In the Philippine context, specific causes of inflation may be evidenced by various international and domestic factors. First, a weakening peso, which is at its weakest in almost 13 years, means that imports would cost more. Having a trade deficit could also affect inflation because this results to a larger amount of imports than exports. Finally, when certain industries such as agriculture experience a crisis, prices may be affected.

 

Philippine inflation with context

According to Tullao, a 6.7 percent inflation is quite high when compared to current ASEAN economies. However, it is not high when compared to Philippine historical data. In the 1970’s, he cites, it has swelled to 30 percent. In addition, some countries such as Egypt and Venezuela are currently experiencing far worse conditions.  

In the current case of inflation, different people have cited multiple factors as reasons, such as the administration’s Build, Build, Build infrastructure program, the The Tax Reform for Acceleration and Inclusion (TRAIN) Law, the rising oil prices, and even the policies of United States President Donald Trump.

Last July, opposition legislators urged the administration to halt and review the effects of the tax reforms under the TRAIN law. This was after a 5.2 percent inflation rate had been recorded.

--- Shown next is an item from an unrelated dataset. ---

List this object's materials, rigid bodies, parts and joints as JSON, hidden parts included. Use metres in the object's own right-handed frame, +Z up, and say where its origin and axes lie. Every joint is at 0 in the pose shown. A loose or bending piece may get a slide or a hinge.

Then, in early September, finance undersecretary Tony Lambino cited rising oil prices in the global market—not tax reforms—as the cause of inflation. As of October 27, oil prices were at $67.72 per barrel, compared to $53.39 exactly one year ago. At the same time, President Rodrigo Duterte had also blamed Trump’s tariffs on Chinese goods as the cause of high prices.

On the contrary, Tullao believes that those reasons cited were not the main cause of inflation. Instead, the high inflation was due to a shortage in rice. “What happened was that there was an artificial shortage because the National Food Authority did not use the money allocated to the agency, but instead paid [off their] previous debt,” he argues.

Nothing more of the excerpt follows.